I have also internalised the expectation of engagement that Denison demands from its Denisonians. As my senior year rolls on, and I am forced to decide what the future will bring me, nothing I do feels like enough. What was supposed to be the most exciting time of my college career feels like a dark cloud where nothing is enough.
I want help. I try to find it by going in and out of Whisler’s busy halls and see vaguely familiar faces walking through the counseling offices.
Almost everyone I know has dealt with mental health issues in one capacity or another. It makes me question how much attention we are truly focusing on self-care and mental health as students in an institution. How are we collectively struggling? What can we do to help each other?
I consider myself lucky with caring professors who are flexible, to a reasonable extent, when it comes to accommodating mental-health aids. But being in an intensive academic environment surrounded by incredible fellow students can be stressful and it can often mean that we push ourselves beyond reasonable limits.
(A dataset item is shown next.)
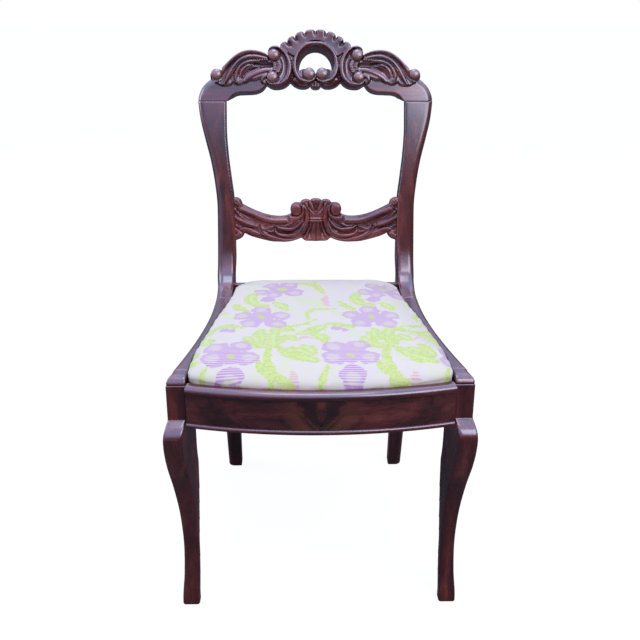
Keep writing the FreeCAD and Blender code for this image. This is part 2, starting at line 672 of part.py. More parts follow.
def seat_outline(z, inset):
    """Plan of the drop-in seat at one level: bowed front, S-curved sides, straight back, rounded."""
    front_radius = SEAT_FRONT_RADIUS - inset
    rear = SEAT_REAR_Y - inset
    front_corner = max(14 - inset * 0.3, 6)
    rear_corner = max(34 - inset * 0.3, 8)
    corner_x = POST_IN - size("post_clearance") - inset - front_corner
    side_front = BOW_CENTRE_Y - math.sqrt(front_radius ** 2 - corner_x ** 2) + front_corner
    side_rear = rear - rear_corner
    side = []
    for i in range(SIDE_POINTS + 1):
        y = side_front + (side_rear - side_front) * i / SIDE_POINTS
        side.append((seat_side(y) - inset, y, z))
    front_x = side[0][0] - front_corner
    front_y = BOW_CENTRE_Y - math.sqrt(front_radius ** 2 - front_x ** 2)
    rear_x = side[-1][0] - rear_corner
    bow = Part.Arc(V(-front_x, front_y, z), V(0, BOW_CENTRE_Y - front_radius, z), V(front_x, front_y, z))
    edges = [bow.toShape()]
    edges.append(smooth(quarter_turn(front_x, side[0][1], side[0][0] - front_x, front_y - side[0][1], z)))
    edges.append(smooth(side))
    edges.append(smooth(quarter_turn(rear_x, side[-1][1], side[-1][0] - rear_x, rear - side[-1][1], z)))
    edges.append(line((rear_x, rear, z), (-rear_x, rear, z)))
    for index in (3, 2, 1):
        edges.append(mirrored(edges[index]))
    return Part.Wire(Part.__sortEdges__(edges))


def seat_slab(inset, low, high):
    """A flat slab of the seat's plan."""
    face = Part.Face(seat_outline(low, inset))
    return face.extrude(V(0, 0, high - low))


def seat_body(inset, bottom, crown):
    """The stuffed seat: straight where it sits in the rebate, swollen over the rails, crowned on top."""
    top = RAIL_TOP
    swell = size("seat_swell")
    levels = [
        (bottom, 0), (top + 0.5, -0.3), (top + 2, -swell * 0.75), (top + crown * 0.2, -swell),
        (top + crown * 0.4, -swell * 0.55), (top + crown * 0.58, swell * 1.2), (top + crown * 0.76, 19),
        (top + crown * 0.9, 46), (top + crown, 105),
    ]
    sections = [seat_outline(z, inset + move) for z, move in levels]
    return Part.makeLoft(sections, True, True)


FRAME_LOW = LEDGE + size("cover_thickness")
FRAME_HIGH = FRAME_LOW + size("frame_thickness")
SOFT_GAP = 0.3
WEB = size("web_thickness")
HESSIAN_LOW = FRAME_HIGH + 2 * WEB
HESSIAN_THICKNESS = 0.8
FLANGE_WIDTH = 30
LEDGE_REACH = 16


def make_seat_frame():
    """Front, back, left and right members of the drop-in frame."""
    inset = size("cover_thickness") + SOFT_GAP
    ring = seat_slab(inset, FRAME_LOW, FRAME_HIGH)
    width = size("frame_width")
    opening = seat_slab(inset + width, FRAME_LOW - 1, FRAME_HIGH + 1)
    ring = ring.cut(opening)
    front_edge = BOW_CENTRE_Y - SEAT_FRONT_RADIUS + inset + width + 12
    rear_edge = SEAT_REAR_Y - inset - width
    reach = size("overall_depth")
    half = size("front_width")
    members = {}
    spans = (("front", -reach, front_edge, -half, half), ("back", rear_edge, reach, -half, half),
             ("right", front_edge, rear_edge, 0, half), ("left", front_edge, rear_edge, -half, 0))
    for name, near, far, low_x, high_x in spans:
        slab = Part.makeBox(high_x - low_x, far - near, reach, V(low_x, near, FRAME_LOW - reach / 2))
        members[name] = ring.common(slab).Solids[0]
    return members, front_edge, rear_edge


def frame_dowels(front_edge, rear_edge):
    """Two dowels across each corner joint of the drop-in frame."""
    pegs = []
    length = size("dowel_length")
    for y in (front_edge, rear_edge):
        centre = seat_side(y) - size("frame_width") / 2 - 2
        for offset in (-10, 10):
            start = V(centre + offset, y - length / 2, FRAME_LOW + size("frame_thickness") / 2)
            pegs.append(Part.makeCylinder(size("dowel_diameter") / 2, length, start, V(0, 1, 0)))
    return pegs + [mirrored(peg) for peg in pegs]


def octagon(x, y, radius, low, high):
    """A small eight-sided disc."""
    points = []
    for i in range(9):
        angle = math.pi / 4 * (i + 0.5)
        points.append(V(x + radius * math.cos(angle), y + radius * math.sin(angle), low))
    return Part.Face(Part.makePolygon(points)).extrude(V(0, 0, high - low))


def tack(x, y, level, sense):
    """An upholstery tack: thin head on the cloth, square shank in the wood; sense +1 puts the head on top."""
    head = octagon(x, y, size("tack_head") / 2, min(level, level + sense), max(level, level + sense))
    depth = 9
    start = level - depth if sense > 0 else level - 0.5
    shank = Part.makeBox(1.6, 1.6, depth + 0.5, V(x - 0.8, y - 0.8, start))
    return fused([head, shank])


def make_webbing():
    """Three straps front to back, three straps across them, and the tacks that hold the ends."""
    width = size("web_width")
    along = []
    across = []
    tacks = []
    front = BOW_CENTRE_Y - SEAT_FRONT_RADIUS + 18
    rear = SEAT_REAR_Y - 14
    for x in (-1.35 * width, 0, 1.35 * width):
        along.append(Part.makeBox(width, rear - front, WEB, V(x - width / 2, front, FRAME_HIGH)))
        for y in (front + 10, rear - 10):
            for offset in (-width * 0.3, width * 0.3):
                tacks.append(tack(x + offset, y, FRAME_HIGH + WEB, 1))
    room = rear - front - 2 * size("frame_width")
    for i in range(3):
        y = front + size("frame_width") + room * (i + 0.5) / 3
        reach = seat_side(y) - 16
        inner = seat_side(y) - size("frame_width") + 2
        strap = Part.makeBox(2 * inner, width, WEB, V(-inner, y - width / 2, FRAME_HIGH + WEB))
        parts = [strap]
        for sense in (-1, 1):
            low_x = min(sense * inner, sense * reach)
            parts.append(Part.makeBox(reach - inner, width, WEB, V(low_x, y - width / 2, FRAME_HIGH)))
            fold_x = sense * inner if sense > 0 else -inner - 3
            parts.append(Part.makeBox(3, width, 2 * WEB, V(fold_x, y - width / 2, FRAME_HIGH)))
            for offset in (-width * 0.3, width * 0.3):
                tacks.append(tack(sense * (reach - 9), y + offset, FRAME_HIGH + WEB, 1))
        across.append(fused(parts))
    return along, across, tacks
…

As a seasoned senior who has been in denial for far too long, this is my gentle nudge to our community to go easier on ourselves and remind ourselves that nothing is the end of the world.
We are allowed to seek help when we need it. We are not burdens. We will be okay when we decide we want to be.
We have the opportunity to define our own success at Denison, and it doesn’t always mean being everywhere and doing everything ‘right’. Take the edge off, go grab a beer and laugh about life with some friends because this is what we will remember when we are gone.